> To be done
The lines below are to be quoted exactly, from the first through the one that contains "vent_count = 4; // [0:1:6]".

> Information provided
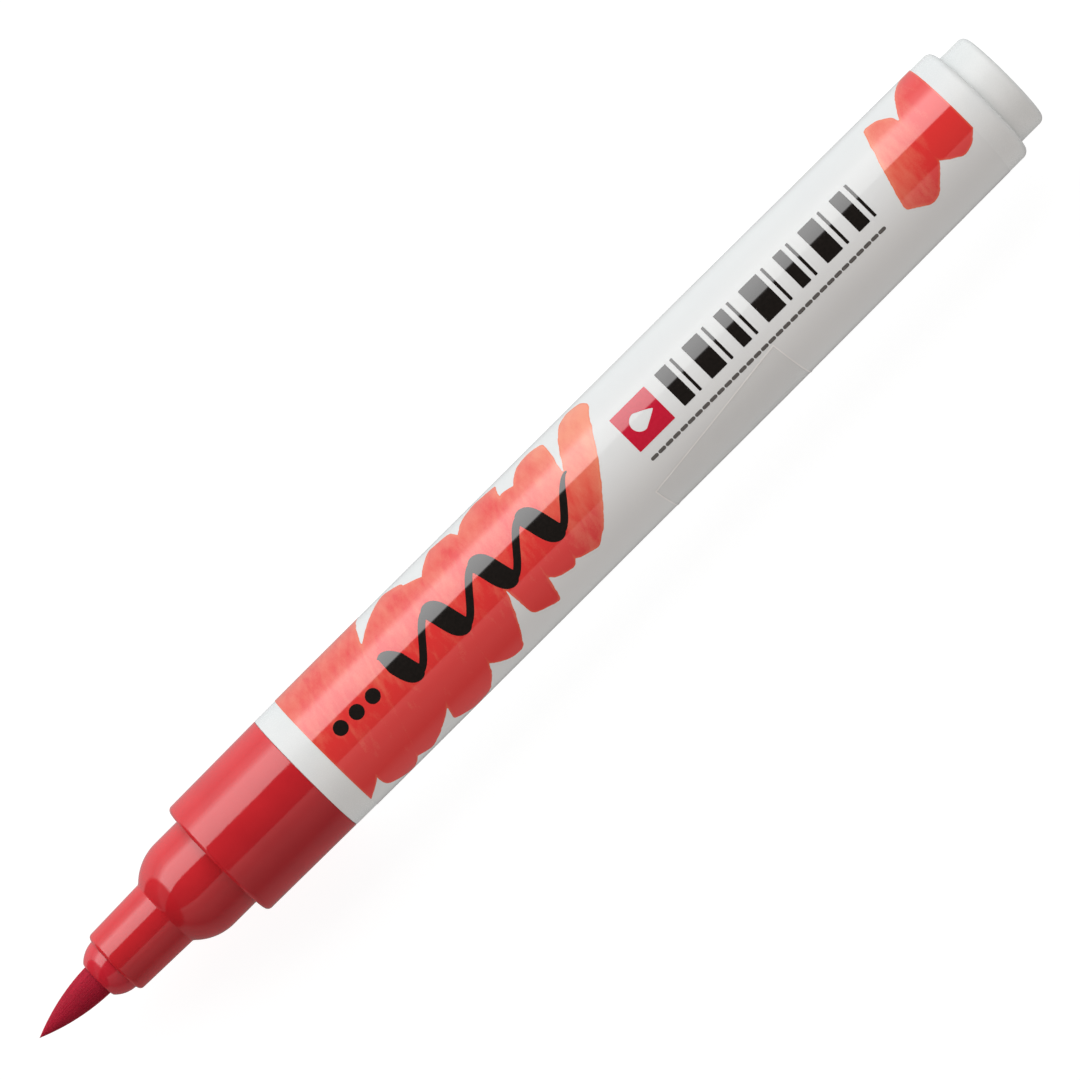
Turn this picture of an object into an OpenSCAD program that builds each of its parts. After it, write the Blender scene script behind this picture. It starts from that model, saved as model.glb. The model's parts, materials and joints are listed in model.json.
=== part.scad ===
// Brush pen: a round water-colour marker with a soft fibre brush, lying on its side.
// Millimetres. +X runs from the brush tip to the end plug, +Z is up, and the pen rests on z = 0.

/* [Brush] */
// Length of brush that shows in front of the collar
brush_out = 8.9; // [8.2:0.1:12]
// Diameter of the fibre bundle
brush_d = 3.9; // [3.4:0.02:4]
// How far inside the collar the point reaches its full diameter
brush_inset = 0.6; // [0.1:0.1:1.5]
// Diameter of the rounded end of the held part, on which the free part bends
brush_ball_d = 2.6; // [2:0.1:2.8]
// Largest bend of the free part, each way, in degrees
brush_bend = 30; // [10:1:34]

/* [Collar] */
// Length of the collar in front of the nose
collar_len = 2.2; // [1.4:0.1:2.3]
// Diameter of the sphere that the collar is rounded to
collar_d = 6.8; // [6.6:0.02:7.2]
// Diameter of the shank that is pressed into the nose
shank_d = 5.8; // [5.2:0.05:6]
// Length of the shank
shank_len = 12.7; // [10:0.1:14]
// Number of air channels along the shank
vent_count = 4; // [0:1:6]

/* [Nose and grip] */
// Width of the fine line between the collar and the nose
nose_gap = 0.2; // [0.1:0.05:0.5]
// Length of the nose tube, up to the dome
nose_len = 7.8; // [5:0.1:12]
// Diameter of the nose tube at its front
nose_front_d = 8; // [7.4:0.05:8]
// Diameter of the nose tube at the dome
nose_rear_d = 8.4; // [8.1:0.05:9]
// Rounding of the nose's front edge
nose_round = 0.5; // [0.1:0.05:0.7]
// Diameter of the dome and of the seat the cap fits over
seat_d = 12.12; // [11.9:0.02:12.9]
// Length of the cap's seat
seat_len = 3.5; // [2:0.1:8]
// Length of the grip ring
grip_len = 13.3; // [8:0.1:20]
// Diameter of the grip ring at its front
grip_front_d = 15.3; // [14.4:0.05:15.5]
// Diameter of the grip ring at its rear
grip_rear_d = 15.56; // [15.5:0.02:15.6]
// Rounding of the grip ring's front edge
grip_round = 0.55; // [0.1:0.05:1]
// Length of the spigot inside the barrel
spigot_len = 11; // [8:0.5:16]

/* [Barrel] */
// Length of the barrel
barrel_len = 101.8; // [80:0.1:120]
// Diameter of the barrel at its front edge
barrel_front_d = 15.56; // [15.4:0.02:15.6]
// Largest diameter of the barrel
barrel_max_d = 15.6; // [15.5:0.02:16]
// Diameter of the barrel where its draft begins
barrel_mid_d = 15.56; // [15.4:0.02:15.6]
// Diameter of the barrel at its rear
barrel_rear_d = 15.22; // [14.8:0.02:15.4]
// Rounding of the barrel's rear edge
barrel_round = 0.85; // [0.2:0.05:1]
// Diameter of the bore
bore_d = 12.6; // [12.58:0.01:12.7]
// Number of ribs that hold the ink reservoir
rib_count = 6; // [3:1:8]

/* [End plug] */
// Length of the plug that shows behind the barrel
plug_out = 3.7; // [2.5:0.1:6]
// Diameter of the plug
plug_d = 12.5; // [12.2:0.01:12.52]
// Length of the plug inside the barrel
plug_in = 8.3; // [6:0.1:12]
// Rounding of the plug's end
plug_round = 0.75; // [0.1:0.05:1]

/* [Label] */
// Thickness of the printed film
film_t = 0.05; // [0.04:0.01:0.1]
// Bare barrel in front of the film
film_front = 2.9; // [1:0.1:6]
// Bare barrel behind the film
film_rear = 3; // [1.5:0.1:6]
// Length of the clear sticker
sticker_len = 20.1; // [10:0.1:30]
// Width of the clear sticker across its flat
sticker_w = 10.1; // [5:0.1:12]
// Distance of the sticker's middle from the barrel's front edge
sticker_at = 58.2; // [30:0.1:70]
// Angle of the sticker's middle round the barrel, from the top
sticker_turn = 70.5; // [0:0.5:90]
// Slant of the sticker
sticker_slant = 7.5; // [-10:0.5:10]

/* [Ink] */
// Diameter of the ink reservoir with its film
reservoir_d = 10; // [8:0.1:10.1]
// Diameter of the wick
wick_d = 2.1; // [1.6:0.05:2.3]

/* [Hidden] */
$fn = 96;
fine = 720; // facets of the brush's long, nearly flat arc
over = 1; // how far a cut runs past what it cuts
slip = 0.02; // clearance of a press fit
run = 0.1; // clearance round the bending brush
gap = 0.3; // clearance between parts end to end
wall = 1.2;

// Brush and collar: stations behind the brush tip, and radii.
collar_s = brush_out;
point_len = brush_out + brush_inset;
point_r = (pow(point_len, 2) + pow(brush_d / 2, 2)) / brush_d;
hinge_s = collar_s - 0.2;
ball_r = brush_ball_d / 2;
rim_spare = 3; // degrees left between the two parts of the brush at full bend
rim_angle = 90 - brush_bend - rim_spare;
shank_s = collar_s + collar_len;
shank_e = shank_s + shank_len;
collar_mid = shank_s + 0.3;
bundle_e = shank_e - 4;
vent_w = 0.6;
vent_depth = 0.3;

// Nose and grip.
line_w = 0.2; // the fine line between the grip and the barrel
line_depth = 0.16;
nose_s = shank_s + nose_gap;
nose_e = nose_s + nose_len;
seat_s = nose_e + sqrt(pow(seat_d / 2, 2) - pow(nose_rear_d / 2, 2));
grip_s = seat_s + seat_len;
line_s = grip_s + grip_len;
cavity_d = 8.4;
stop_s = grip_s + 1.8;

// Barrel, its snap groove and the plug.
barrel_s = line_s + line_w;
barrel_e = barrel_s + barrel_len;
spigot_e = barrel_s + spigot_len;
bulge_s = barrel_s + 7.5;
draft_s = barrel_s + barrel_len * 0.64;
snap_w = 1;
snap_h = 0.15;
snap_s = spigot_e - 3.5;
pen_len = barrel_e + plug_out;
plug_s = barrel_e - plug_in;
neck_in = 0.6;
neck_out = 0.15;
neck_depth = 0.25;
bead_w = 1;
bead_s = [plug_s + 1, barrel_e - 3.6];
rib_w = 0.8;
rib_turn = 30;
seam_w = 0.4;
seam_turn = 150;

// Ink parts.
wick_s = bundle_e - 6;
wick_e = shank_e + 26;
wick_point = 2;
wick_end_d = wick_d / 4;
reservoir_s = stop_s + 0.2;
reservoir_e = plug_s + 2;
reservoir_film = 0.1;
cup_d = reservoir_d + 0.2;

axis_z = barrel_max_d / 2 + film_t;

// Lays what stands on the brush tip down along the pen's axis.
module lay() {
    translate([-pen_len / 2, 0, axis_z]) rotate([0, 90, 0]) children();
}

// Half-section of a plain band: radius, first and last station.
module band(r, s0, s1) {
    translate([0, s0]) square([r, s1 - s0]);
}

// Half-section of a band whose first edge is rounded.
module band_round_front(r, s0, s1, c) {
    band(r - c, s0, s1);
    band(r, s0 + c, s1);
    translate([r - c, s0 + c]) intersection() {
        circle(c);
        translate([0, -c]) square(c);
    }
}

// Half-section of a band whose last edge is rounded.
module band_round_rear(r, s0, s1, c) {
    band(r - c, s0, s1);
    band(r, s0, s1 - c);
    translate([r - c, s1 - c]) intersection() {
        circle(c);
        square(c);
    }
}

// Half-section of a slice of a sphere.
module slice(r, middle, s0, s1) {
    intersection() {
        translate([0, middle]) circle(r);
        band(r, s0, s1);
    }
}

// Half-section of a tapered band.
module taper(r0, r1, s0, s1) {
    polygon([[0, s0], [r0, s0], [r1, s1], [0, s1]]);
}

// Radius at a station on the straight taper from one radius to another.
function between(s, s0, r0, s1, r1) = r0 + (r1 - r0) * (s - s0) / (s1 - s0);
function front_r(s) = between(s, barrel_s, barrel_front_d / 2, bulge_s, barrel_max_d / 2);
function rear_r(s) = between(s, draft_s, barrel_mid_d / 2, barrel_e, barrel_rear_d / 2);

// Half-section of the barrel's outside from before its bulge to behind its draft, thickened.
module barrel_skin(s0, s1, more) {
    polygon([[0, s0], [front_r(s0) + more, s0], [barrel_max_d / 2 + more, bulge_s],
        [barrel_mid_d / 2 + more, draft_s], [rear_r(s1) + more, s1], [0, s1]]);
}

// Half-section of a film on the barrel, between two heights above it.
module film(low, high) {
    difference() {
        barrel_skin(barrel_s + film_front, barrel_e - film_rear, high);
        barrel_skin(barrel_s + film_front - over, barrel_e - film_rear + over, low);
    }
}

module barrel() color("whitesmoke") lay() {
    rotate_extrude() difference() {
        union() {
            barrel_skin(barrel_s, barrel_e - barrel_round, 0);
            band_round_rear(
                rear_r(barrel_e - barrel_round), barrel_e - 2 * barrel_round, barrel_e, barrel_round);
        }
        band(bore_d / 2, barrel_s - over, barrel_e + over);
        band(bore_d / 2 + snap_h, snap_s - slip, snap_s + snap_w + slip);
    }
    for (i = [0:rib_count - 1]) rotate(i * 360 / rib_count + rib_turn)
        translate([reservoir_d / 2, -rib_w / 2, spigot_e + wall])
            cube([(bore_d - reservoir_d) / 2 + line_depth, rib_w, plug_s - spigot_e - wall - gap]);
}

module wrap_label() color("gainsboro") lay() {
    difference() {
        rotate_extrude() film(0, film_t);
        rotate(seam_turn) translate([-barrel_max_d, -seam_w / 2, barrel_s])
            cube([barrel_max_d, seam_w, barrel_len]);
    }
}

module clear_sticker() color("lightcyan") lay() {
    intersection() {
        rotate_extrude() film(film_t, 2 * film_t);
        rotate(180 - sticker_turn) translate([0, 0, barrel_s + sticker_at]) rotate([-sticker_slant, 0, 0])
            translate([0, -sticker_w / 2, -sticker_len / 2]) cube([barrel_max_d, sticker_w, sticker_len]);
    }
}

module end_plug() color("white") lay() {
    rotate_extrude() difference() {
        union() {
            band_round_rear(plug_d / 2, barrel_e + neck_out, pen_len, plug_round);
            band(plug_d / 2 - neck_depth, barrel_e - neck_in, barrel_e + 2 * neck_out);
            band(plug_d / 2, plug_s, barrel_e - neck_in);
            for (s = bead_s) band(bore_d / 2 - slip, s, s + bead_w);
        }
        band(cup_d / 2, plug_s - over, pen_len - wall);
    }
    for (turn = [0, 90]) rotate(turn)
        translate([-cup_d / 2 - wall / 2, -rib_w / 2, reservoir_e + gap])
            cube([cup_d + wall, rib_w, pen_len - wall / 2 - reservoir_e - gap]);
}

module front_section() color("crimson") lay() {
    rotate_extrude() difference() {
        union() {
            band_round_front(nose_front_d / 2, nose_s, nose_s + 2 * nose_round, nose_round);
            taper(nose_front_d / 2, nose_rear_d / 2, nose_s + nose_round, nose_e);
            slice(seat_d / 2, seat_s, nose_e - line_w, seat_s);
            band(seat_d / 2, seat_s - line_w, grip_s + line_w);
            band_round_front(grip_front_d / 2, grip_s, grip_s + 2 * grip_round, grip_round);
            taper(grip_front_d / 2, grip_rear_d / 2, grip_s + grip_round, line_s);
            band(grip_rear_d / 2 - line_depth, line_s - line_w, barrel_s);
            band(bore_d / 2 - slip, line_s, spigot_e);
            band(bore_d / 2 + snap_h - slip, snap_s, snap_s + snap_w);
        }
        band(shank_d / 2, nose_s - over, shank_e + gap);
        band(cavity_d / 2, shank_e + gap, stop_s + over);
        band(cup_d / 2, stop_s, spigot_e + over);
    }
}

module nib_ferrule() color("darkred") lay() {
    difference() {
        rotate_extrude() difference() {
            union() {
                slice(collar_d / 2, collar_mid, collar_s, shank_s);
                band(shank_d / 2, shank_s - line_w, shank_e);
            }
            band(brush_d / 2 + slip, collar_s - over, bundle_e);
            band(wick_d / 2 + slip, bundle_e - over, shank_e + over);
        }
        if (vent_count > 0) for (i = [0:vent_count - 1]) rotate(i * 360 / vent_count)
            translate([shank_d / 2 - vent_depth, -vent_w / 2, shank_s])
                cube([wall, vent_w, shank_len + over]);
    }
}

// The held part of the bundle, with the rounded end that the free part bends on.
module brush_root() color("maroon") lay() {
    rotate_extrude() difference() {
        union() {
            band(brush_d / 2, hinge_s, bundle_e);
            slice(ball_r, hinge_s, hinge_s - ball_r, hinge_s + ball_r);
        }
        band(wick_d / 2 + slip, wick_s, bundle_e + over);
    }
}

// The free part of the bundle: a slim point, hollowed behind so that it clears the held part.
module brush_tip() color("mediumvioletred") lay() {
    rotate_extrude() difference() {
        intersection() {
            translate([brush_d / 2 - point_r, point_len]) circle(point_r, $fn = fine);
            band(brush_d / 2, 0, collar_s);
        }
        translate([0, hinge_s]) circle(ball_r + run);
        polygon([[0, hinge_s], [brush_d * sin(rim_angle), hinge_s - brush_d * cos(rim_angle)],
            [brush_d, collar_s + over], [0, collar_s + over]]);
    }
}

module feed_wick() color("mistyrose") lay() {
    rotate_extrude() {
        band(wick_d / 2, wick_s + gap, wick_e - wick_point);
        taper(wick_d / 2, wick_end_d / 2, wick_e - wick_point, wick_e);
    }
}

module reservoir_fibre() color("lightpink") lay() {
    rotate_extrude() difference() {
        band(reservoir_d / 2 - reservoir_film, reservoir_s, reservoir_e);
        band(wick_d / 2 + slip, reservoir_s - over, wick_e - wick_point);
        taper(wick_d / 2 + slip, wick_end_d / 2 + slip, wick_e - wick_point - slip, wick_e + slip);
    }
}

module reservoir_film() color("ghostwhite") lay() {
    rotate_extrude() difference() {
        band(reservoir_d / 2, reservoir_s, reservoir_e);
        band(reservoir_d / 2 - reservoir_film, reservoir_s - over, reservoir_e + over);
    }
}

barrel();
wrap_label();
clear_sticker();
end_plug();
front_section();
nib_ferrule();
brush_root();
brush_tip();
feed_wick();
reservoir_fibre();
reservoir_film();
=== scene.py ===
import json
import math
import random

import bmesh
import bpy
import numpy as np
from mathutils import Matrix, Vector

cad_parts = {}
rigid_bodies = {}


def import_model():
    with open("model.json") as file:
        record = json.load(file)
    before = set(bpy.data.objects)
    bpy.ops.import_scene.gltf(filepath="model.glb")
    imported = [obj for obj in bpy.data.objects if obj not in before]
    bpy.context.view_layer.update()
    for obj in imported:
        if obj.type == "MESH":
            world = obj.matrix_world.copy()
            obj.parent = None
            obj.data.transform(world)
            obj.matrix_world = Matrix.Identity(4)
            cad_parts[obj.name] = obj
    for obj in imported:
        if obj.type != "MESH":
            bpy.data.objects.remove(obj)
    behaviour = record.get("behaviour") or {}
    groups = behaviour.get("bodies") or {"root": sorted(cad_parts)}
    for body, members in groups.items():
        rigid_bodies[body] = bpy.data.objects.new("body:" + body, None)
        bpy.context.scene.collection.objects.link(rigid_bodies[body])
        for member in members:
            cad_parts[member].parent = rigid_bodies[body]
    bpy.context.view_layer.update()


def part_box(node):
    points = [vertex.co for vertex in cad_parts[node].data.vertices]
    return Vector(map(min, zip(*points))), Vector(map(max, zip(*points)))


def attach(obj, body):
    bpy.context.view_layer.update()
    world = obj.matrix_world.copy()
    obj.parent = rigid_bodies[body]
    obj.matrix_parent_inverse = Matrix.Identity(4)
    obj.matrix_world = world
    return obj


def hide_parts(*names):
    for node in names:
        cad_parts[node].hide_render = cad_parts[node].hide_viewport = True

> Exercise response
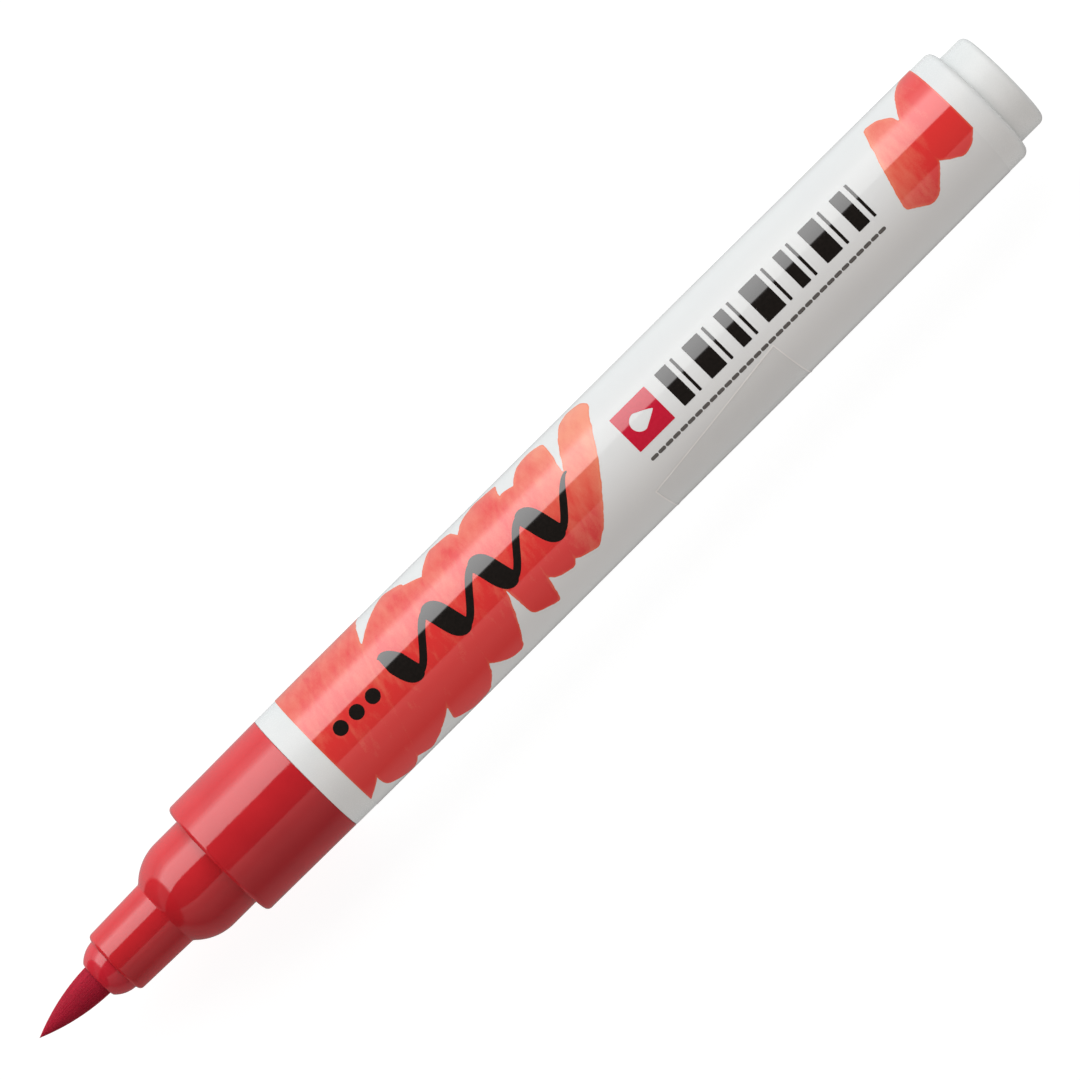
Turn this picture of an object into an OpenSCAD program that builds each of its parts. After it, write the Blender scene script behind this picture. It starts from that model, saved as model.glb. The model's parts, materials and joints are listed in model.json.
=== part.scad ===
// Brush pen: a round water-colour marker with a soft fibre brush, lying on its side.
// Millimetres. +X runs from the brush tip to the end plug, +Z is up, and the pen rests on z = 0.

/* [Brush] */
// Length of brush that shows in front of the collar
brush_out = 8.9; // [8.2:0.1:12]
// Diameter of the fibre bundle
brush_d = 3.9; // [3.4:0.02:4]
// How far inside the collar the point reaches its full diameter
brush_inset = 0.6; // [0.1:0.1:1.5]
// Diameter of the rounded end of the held part, on which the free part bends
brush_ball_d = 2.6; // [2:0.1:2.8]
// Largest bend of the free part, each way, in degrees
brush_bend = 30; // [10:1:34]

/* [Collar] */
// Length of the collar in front of the nose
collar_len = 2.2; // [1.4:0.1:2.3]
// Diameter of the sphere that the collar is rounded to
collar_d = 6.8; // [6.6:0.02:7.2]
// Diameter of the shank that is pressed into the nose
shank_d = 5.8; // [5.2:0.05:6]
// Length of the shank
shank_len = 12.7; // [10:0.1:14]
// Number of air channels along the shank
vent_count = 4; // [0:1:6]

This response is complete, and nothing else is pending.